Chapter Summaries & Analyses

Chapter 9 Summary: “The Persistence of Sovereignty”

Historian Fredrick Jackson Turner influenced the concept of American exceptionalism during the late 1800s. According to the Turner thesis, Americans refined the concept of democracy on the frontier, and Indigenous peoples were obstacles to progress. Even sympathetic settlers saw these cultures as primitive and dangerous. This spurned efforts to assimilate Native peoples into American culture.

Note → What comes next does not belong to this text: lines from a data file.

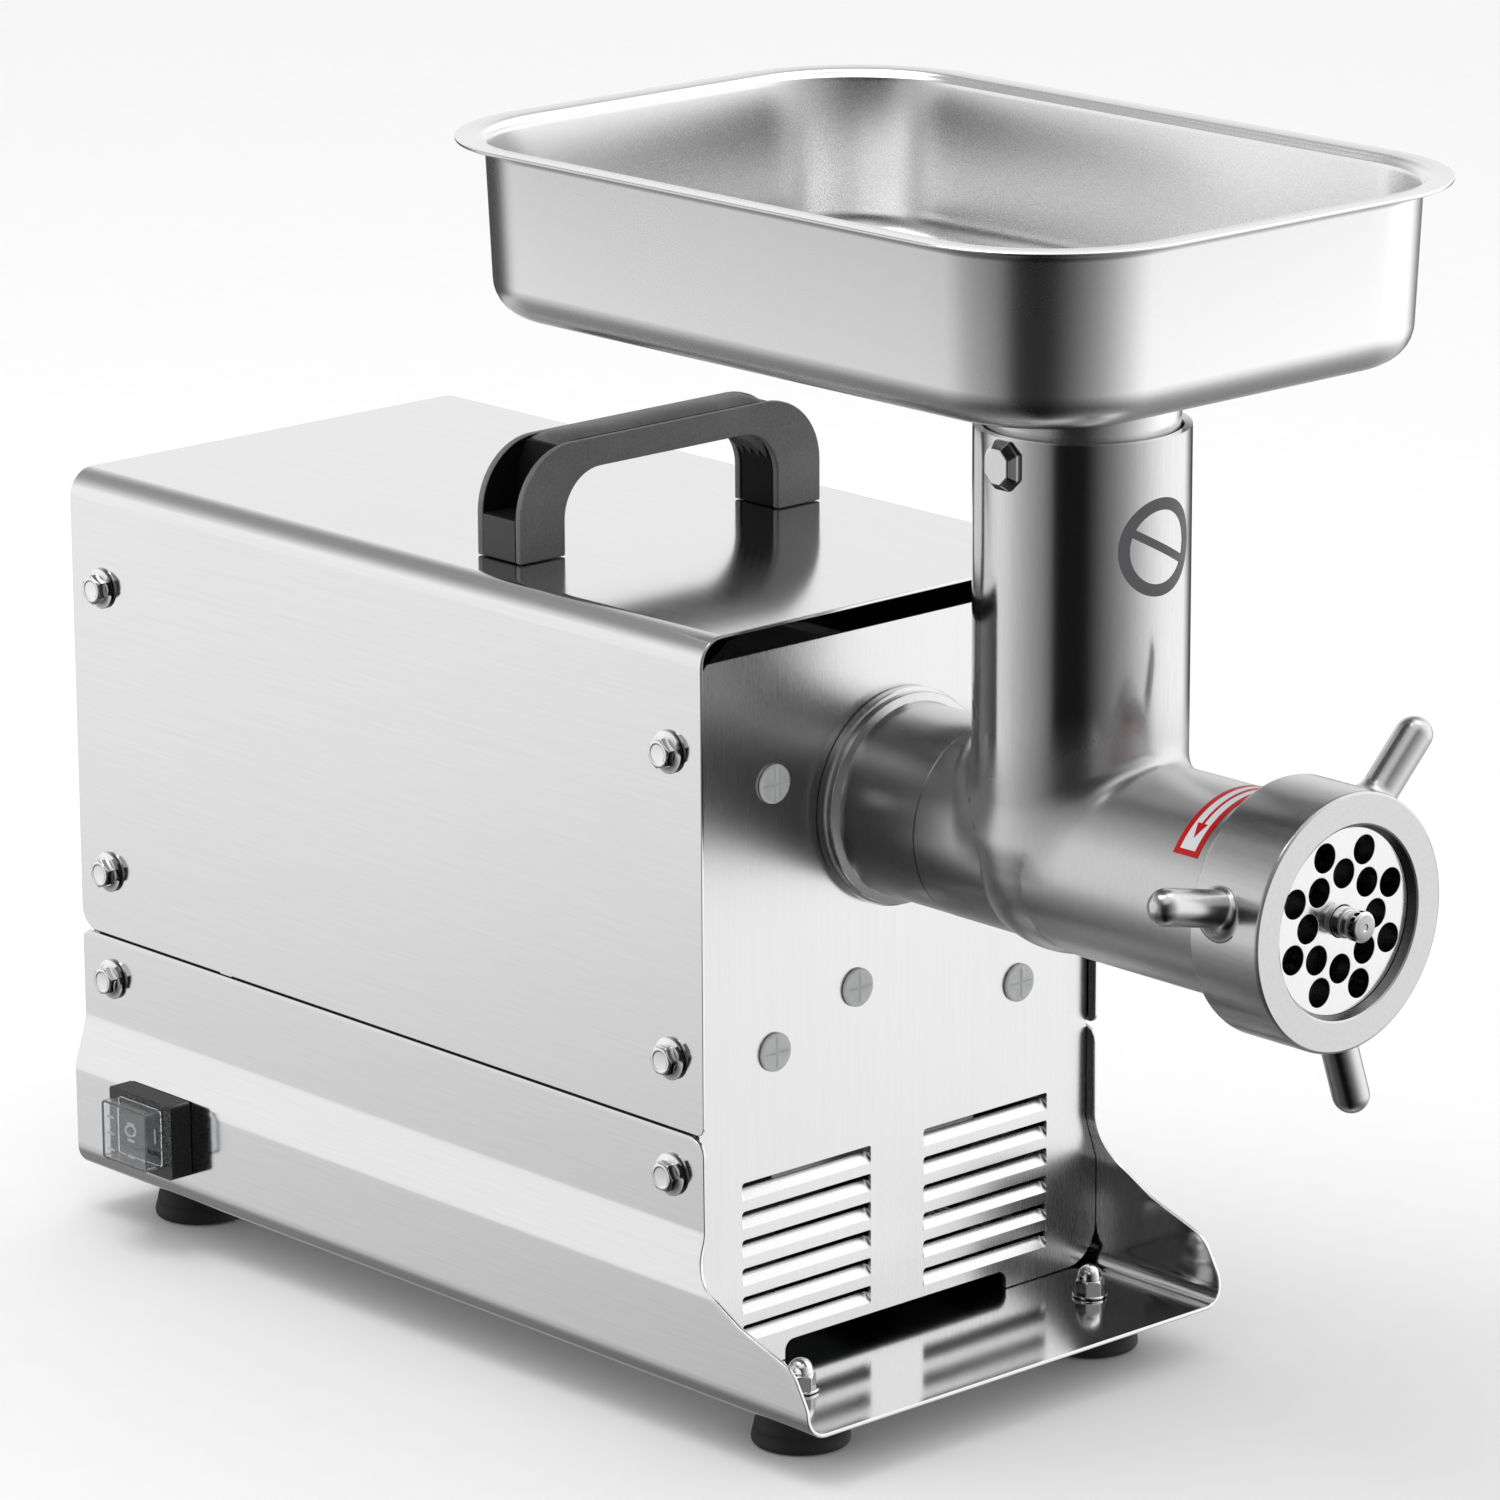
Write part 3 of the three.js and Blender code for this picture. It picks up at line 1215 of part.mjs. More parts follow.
function makeTray() {
  const floor = TRAY_FLOOR_Z;
  const under = TRAY_RIM_Z - TRAY_SHEET;
  const wallInset = (z) => TRAY_RIM_WIDTH + TRAY_TAPER * (TRAY_RIM_Z - z);
  const bendSteps = 3;
  // The outside's bend from wall to floor, as a list of [inset, z].
  const bend = Array.from({ length: bendSteps + 1 }, (_, k) => {
    const angle = (Math.PI / 2) * (k / bendSteps);
    return [
      wallInset(floor) + TRAY_BEND * (1 - Math.cos(angle)),
      floor + TRAY_BEND * (1 - Math.sin(angle)),
    ];
  });
  const shift = TRAY_SHEET;
  const rings = [
    trayRing(0, under),
    trayRing(TRAY_RIM_WIDTH, under),
    ...bend.map(([inset, z]) => trayRing(inset, z)),
    neckRing(NECK_TOP_R + 1.5, floor),
    neckRing(NECK_TOP_R, floor - 1.5),
    neckRing(NECK_RIM_R, TUBE_TOP_Z),
    neckRing(NECK_BOTTOM_R, NECK_BOTTOM_Z),
    neckRing(NECK_BOTTOM_R - shift, NECK_BOTTOM_Z),
    neckRing(NECK_RIM_R - shift, TUBE_TOP_Z),
    neckRing(NECK_TOP_R - shift, floor - 1),
    neckRing(NECK_TOP_R + 0.6, floor + shift),
    ...bend.map(([inset, z]) => trayRing(inset + shift * 0.8, z + shift * 0.8)).reverse(),
    trayRing(TRAY_RIM_WIDTH + shift, TRAY_RIM_Z - 1),
    trayRing(TRAY_RIM_WIDTH - 1, TRAY_RIM_Z),
    trayRing(0, TRAY_RIM_Z),
  ];
  return skinned(rings);
}

// ---------------------------------------------------------------------------------------------
// Assembly
// ---------------------------------------------------------------------------------------------

place(machine, 'base_chassis', makeBase(), steel);
place(machine, 'upper_cover', makeCover(), steel);
place(machine, 'front_panel', makeFrontPanel(), steel);
place(machine, 'rear_panel', makeRearPanel(), steel);
place(machine, 'cord_gland', makeGland(), blackPlastic);
place(machine, 'carry_handle', makeHandle(), blackPlastic);

const SIDES = { left: -1, right: 1 };
const boltNames = { [BOLT_ROWS[0]]: 'upper', [BOLT_ROWS[1]]: 'middle', [BOLT_ROWS[2]]: 'lower' };
const columnNames = { [BOLT_COLUMNS[0]]: 'front', [BOLT_COLUMNS[1]]: 'rear' };
for (const [sideName, side] of Object.entries(SIDES)) {
  for (const z of BOLT_ROWS) {
    for (const y of BOLT_COLUMNS) {
      const name = `flange_bolt_${sideName}_${columnNames[y]}_${boltNames[z]}`;
      const bolt = place(machine, name, makeFlangeBolt(), polished);
      bolt.position.set(side * HALF_WIDTH, y, z);
      bolt.rotation.y = (side * Math.PI) / 2;
    }
  }
  for (const [rowName, y] of [['front', FOOT_ROWS[0]], ['rear', FOOT_ROWS[1]]]) {
    const foot = place(machine, `foot_${rowName}_${sideName}`, makeFoot(), blackRubber);
    foot.position.set(side * FOOT_X, y, 0);
    const nut = place(machine, `acorn_nut_${rowName}_${sideName}`, makeAcornNut(), polished);
    nut.position.set(side * FOOT_X, y, FOOT_HEIGHT);
  }
}

const plugNames = ['upper_left', 'upper_right', 'lower_left', 'lower_right', 'centre'];
PLUG_PLACES.forEach(([x, z], i) => {
  const plug = place(machine, `panel_plug_${plugNames[i]}`, makePlug(), greyPlastic);
  plug.position.set(x, 0, z);
});

place(machine, 'switch_housing', makeSwitchHousing(), blackPlastic);
place(machine, 'switch_hood', makeSwitchHood(), clearPlastic);
const rocker = place(machine, 'switch_rocker', makeRocker(), blackPlastic);
rocker.position.set(ROCKER_PIVOT_X, SWITCH_Y, SWITCH_Z);
rocker.rotation.z = radians(ROCKER_REST_TILT);

place(machine, 'gearbox_housing', makeGearboxHousing(), aluminium);
place(machine, 'gearbox_cover', makeGearboxCover(), aluminium);
place(machine, 'motor_saddle', makeMotorSaddle(), aluminium);
const capacitor = place(machine, 'run_capacitor', makeCapacitor(), aluminium);
capacitor.position.set(CAPACITOR.x, CAPACITOR.y, 0);

const motor = new THREE.Group();
motor.position.z = MOTOR_Z;
machine.add(motor);
place(motor, 'motor_shell', makeMotorShell(), motorPaint);
place(motor, 'motor_end_bell', makeEndBell(), motorPaint);
place(motor, 'motor_rotor', makeRotor(), gearSteel);
place(motor, 'cooling_fan', makeFan(), blackPlastic);
const motorBearing = (y) => ringY(MOTOR_SHAFT_R + GAP, MOTOR_BEARING_R, y + GAP, y + END_BELL_WALL - GAP);
place(motor, 'motor_bearing_front', motorBearing(MOTOR_FRONT_Y), polished);
place(motor, 'motor_bearing_rear', motorBearing(MOTOR_BACK_Y - END_BELL_WALL), polished);

const layshaft = new THREE.Group();
layshaft.position.z = LAYSHAFT_Z;
machine.add(layshaft);
place(layshaft, 'layshaft', makeLayshaft(), gearSteel);
place(layshaft, 'layshaft_wheel', makeWheel(INPUT_STAGE_Y, LAYSHAFT_R), gearSteel);

const head = new THREE.Group();
head.position.z = AXIS_Z;
machine.add(head);
place(head, 'output_shaft', makeOutputShaft(), gearSteel);
place(head, 'output_wheel', makeWheel(OUTPUT_STAGE_Y, OUTPUT_SHAFT_R), gearSteel);
const noseBearing = ringY(OUTPUT_SHAFT_R + GAP, SOCKET_BEARING_R, 2 + GAP, GEARBOX_FRONT_Y - 2 * GAP);
place(head, 'output_bearing_front', noseBearing, polished);
const tailBearing = ringY(
  OUTPUT_TAIL_R + GAP,
  REAR_BEARING_R,
  GEARBOX_SPLIT_Y + 2 * GAP,
  GEARBOX_BACK_Y - GAP,
);
place(head, 'output_bearing_rear', tailBearing, polished);
place(head, 'head_socket', makeSocket(), castSteel);
const knob = place(head, 'lock_knob', makeKnob(), blackPlastic);
knob.position.y = KNOB_Y;
place(head, 'grinder_head', makeHead(), castSteel);
place(head, 'thrust_washer', ringY(OUTPUT_NOSE_R + 1.2, AUGER_BORE_R - 0.5, -50.3, -48.3), fibre);
place(head, 'auger', makeAuger(), castSteel);
place(head, 'auger_stud', makeStud(), gearSteel);
place(head, 'knife', makeKnife(), gearSteel);
place(head, 'grinding_plate', makePlate(), polished);
place(head, 'ring_nut', makeRing(), castSteel);

place(machine, 'feed_tray', makeTray(), steel);

// The origin is the centre of the footprint, at foot level.
const extent = new THREE.Box3().setFromObject(machine, true);
const centre = extent.getCenter(new THREE.Vector3());
machine.position.set(-centre.x, -centre.y, -extent.min.z);

export default machine;
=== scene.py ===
"""Looks for the counter-top electric meat grinder.

Lengths below are millimetres in the machine's own drawing frame: X across the machine with 0 on its middle
plane, Y back from the cover's front edge, Z up from the counter. finish_mesh turns them into metres.
"""

import math

import bmesh
import bpy
from mathutils import Matrix, Vector
from mathutils.geometry import delaunay_2d_cdt


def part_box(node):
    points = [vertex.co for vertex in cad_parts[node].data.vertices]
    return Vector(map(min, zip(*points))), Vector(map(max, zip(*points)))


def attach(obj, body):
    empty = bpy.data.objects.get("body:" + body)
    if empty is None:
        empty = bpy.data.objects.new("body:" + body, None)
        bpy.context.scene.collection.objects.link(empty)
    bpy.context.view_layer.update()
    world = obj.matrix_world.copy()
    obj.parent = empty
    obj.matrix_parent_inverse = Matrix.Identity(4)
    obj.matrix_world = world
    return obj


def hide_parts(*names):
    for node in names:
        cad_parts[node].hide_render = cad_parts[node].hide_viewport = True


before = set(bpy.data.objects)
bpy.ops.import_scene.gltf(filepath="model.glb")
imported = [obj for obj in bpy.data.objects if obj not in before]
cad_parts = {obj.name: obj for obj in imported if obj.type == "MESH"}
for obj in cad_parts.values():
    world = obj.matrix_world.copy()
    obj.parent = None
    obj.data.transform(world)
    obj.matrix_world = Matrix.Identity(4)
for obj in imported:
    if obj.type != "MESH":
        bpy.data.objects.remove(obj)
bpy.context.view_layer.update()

MM = 0.001
COVER_LOW, COVER_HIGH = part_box("upper_cover")
ORIGIN = Vector(((COVER_LOW.x + COVER_HIGH.x) / 2, COVER_LOW.y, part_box("foot_front_left")[0].z))
TO_FRAME = Matrix.Translation(ORIGIN) @ Matrix.Scale(MM, 4)

# Sizes of the machine, as its solids have them; AXIS is the height of the feed screw's axis
HALF = (COVER_HIGH.x - COVER_LOW.x) / 2 / MM
DEPTH = (COVER_HIGH.y - COVER_LOW.y) / MM
TOP = (COVER_HIGH.z - ORIGIN.z) / MM
SEAM, GAP = 110.0, 0.45
FLARE = (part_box("base_chassis")[1].x - ORIGIN.x) / MM
FLOOR = (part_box("base_chassis")[0].z - ORIGIN.z) / MM
LIP = 59.0
FLARE_TOP, FLARE_FOOT = 74.0, 57.0
BASE_SHEET, COVER_SHEET, PANEL_SHEET = 1.5, 1.2, 1.5
PANEL_Y = 4.0
PANEL_TOP = 276.5
AXIS = 213.6
TUBE_Y, TUBE_R, TUBE_TOP, TUBE_BORE = -85.4, 36.9, 361.6, 33.4

# ---- Meshes ----


def polar(r, degrees):
    a = math.radians(degrees)
    return r * math.cos(a), r * math.sin(a)


def drawn(place):
    """A place in the frame, in drawing millimetres."""
    return (place - ORIGIN) / MM


def linked(name, data):
    """A new object in the scene."""
    obj = bpy.data.objects.new(name, data)
    bpy.context.scene.collection.objects.link(obj)
    return obj


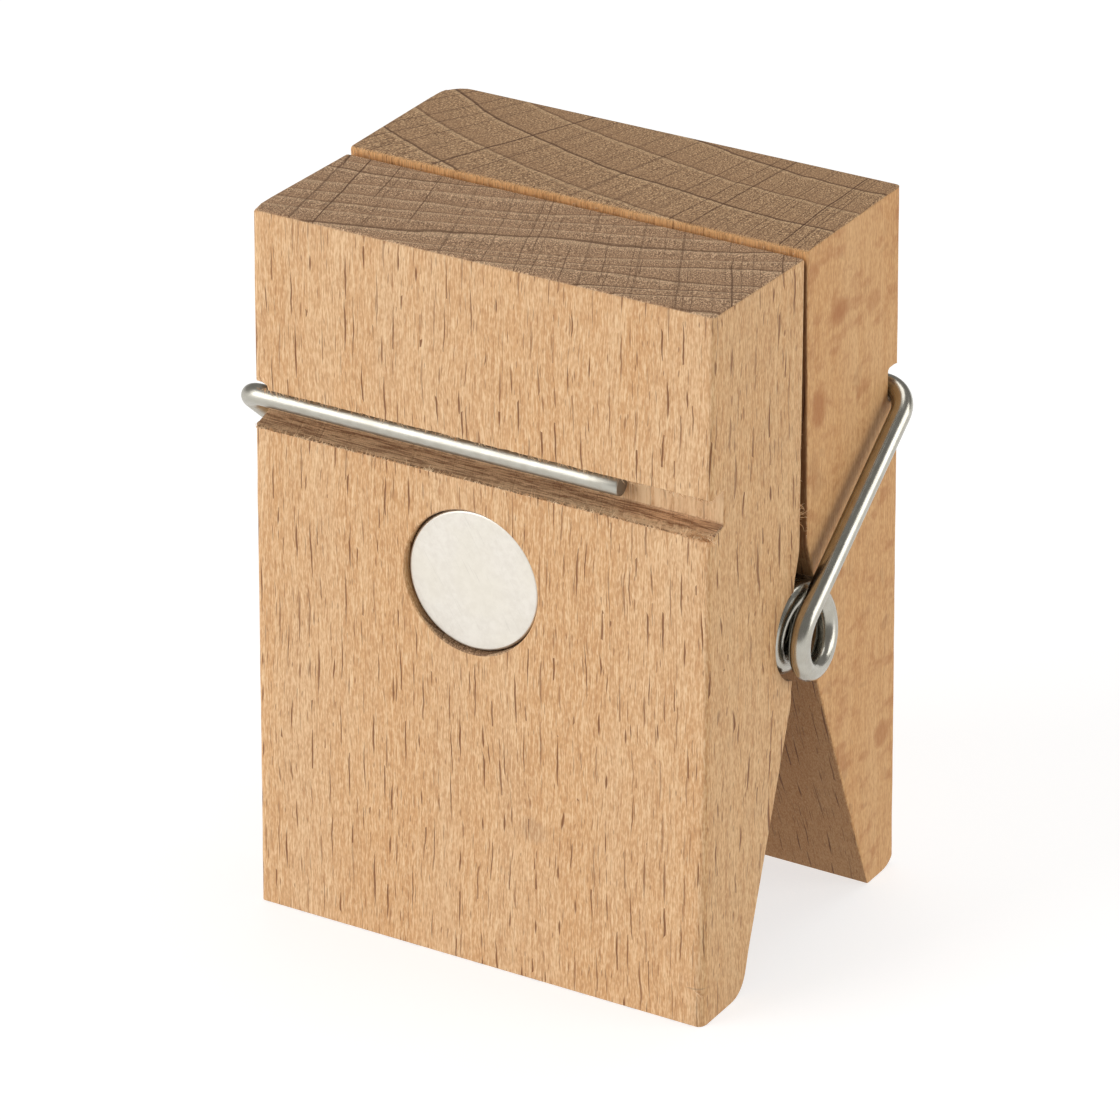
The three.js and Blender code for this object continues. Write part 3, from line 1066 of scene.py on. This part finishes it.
def front_tufts(jaw):
    """Along the lips, at the groove's two ends, at the right edge and at the cracked foot."""
    low, high = jaw.lips
    end = jaw.half - 1.0
    tufts = lip_tufts(jaw, 560, 0.9, 5)
    tufts += [
        ((8.9, low[0], low[1]), (0.6, -0.3, 0.9), 4, 0.3, 0.9, (0.1, 0.02, 0.05)),
        ((14.0, low[0], low[1]), (0.7, -0.3, 0.9), 9, 0.7, 1.0, (0.2, 0.02, 0.05)),
        ((end - 0.3, low[0] + 0.15, low[1] + 0.1), (0.2, -0.7, 0.4), 200, 1.8, 0.9, (0.2, 0.3, 0.25)),
        ((end, high[0] + 0.2, high[1]), (0.6, -0.6, -0.4), 24, 0.8, 0.8, (0.2, 0.2, 0.2)),
        ((1.6 - jaw.half, high[0] + 0.1, high[1]), (-0.3, -0.3, -0.9), 10, 0.4, 0.6, (0.1, 0.1, 0.1)),
        ((jaw.half - 0.1, -1.1, 49.0), (0.9, 0.2, 0.6), 14, 0.05, 1.3, (0.05, 0.15, 1.2)),
        ((jaw.half - 0.1, -0.9, 57.5), (0.7, 0.5, 0.2), 6, 0.05, 0.5, (0.05, 0.1, 6.0)),
    ]
    for k in range(9):
        share = k / 8
        x, z = 24.9 + 1.35 * share, 4.5 - 0.8 * share + 0.12 * math.sin(5 * share)
        tufts.append(((x - 0.15, jaw.face(z) + 0.06 + 0.9 * max(0, share - 0.7), z),
                      (1.0, -0.12, -0.5), 4, 0.05, 0.36, (0.05, 0.02, 0.03)))
    return tufts


def back_tufts(jaw):
    """Along the lips, at the groove's right end, at the coil's bed and all along the tip."""
    low, end = jaw.lips[0], jaw.half
    tufts = lip_tufts(jaw, 120, 0.8, 9)
    tufts += [((end - 0.3, low[0] - 0.3, low[1]), (0.5, 0.6, 0.6), 16, 0.3, 0.7, (0.2, 0.3, 0.2)),
              ((end - 0.1, 0.6, 47.5), (0.6, -0.6, 0.4), 8, 0.05, 0.8, (0.05, 0.1, 1.5))]
    tip = max((p for p in jaw.outline if p[1] > jaw.top[1] - 0.6), key=jaw.depth)
    tufts.append(((0, tip[0] + 0.04, tip[1] - 0.1), (0.1, -0.5, -0.6), 260, end - 0.6, 0.34,
                  (0.1, 0.02, 0.1)))
    return tufts


def build_front():
    jaw = Jaw("front_jaw")
    thing = jaw_mesh("front_jaw_wood", jaw, FRONT_BOARD["seed"])
    cut_pocket(thing, jaw)
    smooth(thing)
    marks = [((6.6, jaw.face(17.2), 17.2), (1.6, 3.0, 1.5), 0.22),
             ((25.4, jaw.face(4.3), 4.3), (0.9, 3.0, 0.1), 0.45)]
    wood = beech("beech_front", FRONT_BOARD, FRONT_TONES, jaw, marks)
    dress(thing, wood, FRONT_BODY, "beech_front", "front_jaw")
    hairs = fibres("front_jaw_fibres", front_tufts(jaw), 21)
    dress(hairs, fibre_material(), FRONT_BODY, "beech_front")
    build_magnet(jaw)


def build_magnet(jaw):
    """The disc and the glue that holds it in the front jaw."""
    disc = magnet_mesh(jaw)
    smooth(disc, 50)
    dress(disc, nickel("magnet_nickel"), FRONT_BODY, "magnet_nickel", "disc_magnet")
    glue = glue_mesh(jaw)
    smooth(glue, 50)
    dress(glue, resin("glue"), FRONT_BODY, "glue", "magnet_glue")


def build_back():
    jaw = Jaw("back_jaw")
    thing = jaw_mesh("back_jaw_wood", jaw, BACK_BOARD["seed"])
    smooth(thing)
    side = jaw.half
    stains = [
        ((side, 6.7, 68.0), (3.0, 2.4, 1.5), 0.7), ((side, 2.6, 59.2), (3.0, 1.6, 2.2), 0.7),
        ((side, 17.0, 16.5), (3.0, 1.8, 1.5), 0.6), ((side, 13.5, 66.5), (3.0, 1.5, 1.2), 0.4),
    ]
    wood = beech("beech_back", BACK_BOARD, BACK_TONES, jaw, stains)
    dress(thing, wood, BACK_BODY, "beech_back", "back_jaw")
    hairs = fibres("back_jaw_fibres", back_tufts(jaw), 33)
    dress(hairs, fibre_material(), BACK_BODY, "beech_back")


def fibre_material():
    """Torn fibres, paler than the wood; one material for both jaws."""
    made = bpy.data.materials.get("torn_fibre")
    if made:
        return made
    n = Nodes("torn_fibre")
    x, y, z = n.place()
    vary = n.noise(n.stretched((x, y, z), (1.0, 1.0, 1.0)))
    tone = n.mix(n.step(vary, 0.35, 0.65), colour(206, 160, 112), colour(238, 208, 168))
    return n.finish({"Base Color": tone, "Roughness": 0.7})


def build_spring():
    front = seat_of("spring_front_arm", -1)
    back = seat_of("spring_back_arm", 1)
    wire = steel("spring_wire")
    for name, seat, body, node in (
            ("front_arm_wire", front, FRONT_BODY, "spring_front_arm"),
            ("back_arm_wire", back, BACK_BODY, "spring_back_arm")):
        arm = arm_mesh(name, seat)
        smooth(arm, 50, even=False)
        dress(arm, wire, body, "spring_wire", node)
    coil = coil_mesh("coil_wire", front, back)
    smooth(coil, 50, even=False)
    dress(coil, wire, None, "spring_wire", "spring_coil")
    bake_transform(coil)


# ---------- stage

def build_stage():
    """A pale floor that glows a little, as a lit white table does."""
    half, sunk = 6.0, -0.02
    corners = ((-1, -1), (1, -1), (1, 1), (-1, 1))
    spots = [(sx * half / MM, sy * half / MM, sunk) for sx, sy in corners]
    floor = new_object("floor", spots, [(0, 1, 2, 3)])
    n = Nodes("floor_white")
    floor.data.materials.append(n.finish({
        "Base Color": (0.5, 0.5, 0.5, 1.0), "Roughness": 0.9, "Specular IOR Level": 0.1,
        "Emission Color": (1.0, 1.0, 1.0, 1.0), "Emission Strength": 0.68}))


def direction(azimuth, elevation):
    """Towards a place round the object: azimuth 0 is the front, 90 the right."""
    a, e = math.radians(azimuth), math.radians(elevation)
    return Vector((math.sin(a) * math.cos(e), -math.cos(a) * math.cos(e), math.sin(e)))


def softbox(name, azimuth, elevation, distance, width, height, power):
    """A rectangular light that faces the hinge: lengths in metres, power in watts."""
    light = bpy.data.lights.new(name, "AREA")
    light.shape, light.size, light.size_y, light.energy = "RECTANGLE", width, height, power
    lamp = bpy.data.objects.new(name, light)
    bpy.context.scene.collection.objects.link(lamp)
    back = direction(azimuth, elevation)
    target = PIVOT * MM
    lamp.location = target + back * distance
    lamp.rotation_mode = "QUATERNION"
    lamp.rotation_quaternion = (-back).to_track_quat("-Z", "Y")


def build_lights():
    softbox("key", azimuth=-38, elevation=20, distance=1.2, width=0.8, height=0.8, power=8.4)
    softbox("side", azimuth=112, elevation=14, distance=1.1, width=0.6, height=0.7, power=3.7)
    softbox("top", azimuth=190, elevation=76, distance=1.2, width=0.8, height=0.8, power=4.2)
    world = bpy.data.worlds.new("studio")
    world.use_nodes = True
    background = world.node_tree.nodes["Background"]
    background.inputs[0].default_value = (1.0, 0.985, 0.96, 1.0)
    background.inputs[1].default_value = 0.27
    bpy.context.scene.world = world
    bpy.context.scene.view_settings.view_transform = "Standard"
    bpy.context.scene.view_settings.look = "None"


def build_camera():
    """Looks down on the front right corner through a long lens, from close to eye height."""
    azimuth, elevation, roll, distance = 31.088, 26.294, -0.406, 0.674926
    side_step, rise = -0.001592, 0.001024
    focal, sensor = 213.94, 36.0
    back = direction(azimuth, elevation)
    level = (-back).cross(Vector((0, 0, 1))).normalized()
    upright = level.cross(-back)
    tilt = math.radians(roll)
    right = level * math.cos(tilt) + upright * math.sin(tilt)
    up = upright * math.cos(tilt) - level * math.sin(tilt)
    data = bpy.data.cameras.new("camera")
    data.lens, data.sensor_width, data.clip_start, data.clip_end = focal, sensor, 0.01, 50.0
    camera = bpy.data.objects.new("camera", data)
    bpy.context.scene.collection.objects.link(camera)
    turn = Matrix((right, up, back)).transposed().to_4x4()
    spot = PIVOT * MM + back * distance + level * side_step + upright * rise
    camera.matrix_world = Matrix.Translation(spot) @ turn
    bpy.context.scene.camera = camera


build_camera()
build_stage()
build_lights()
build_front()
build_back()
build_spring()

The Indian Civilization Act of 1819 funded missionary schools, and in the 1870s Congress provided $100,000 for boarding schools to assimilate Indigenous peoples into American society. Sites like the Carlisle Indian Industrial School, often far from reservations, employed practices from POW camps. Schools for juvenile delinquents made Indigenous children adopt European names and dress while training them for low-income jobs. According to accounts by Sun Elk, a resident at the Carlisle School, the curriculum depicted Indigenous people as violent and backwards. Some parents sent their children due to the squalid conditions at the reservations, and agents took other children by force. Beatings and sexual assault by instructors contributed to lifelong issues like post-traumatic stress disorder.

US expansion continued beyond the Pacific coast. The Kanaka Maoli of Hawai’i recognized the threat of European powers and formed a written language, established democratic institutions, and earned recognition as an independent nation.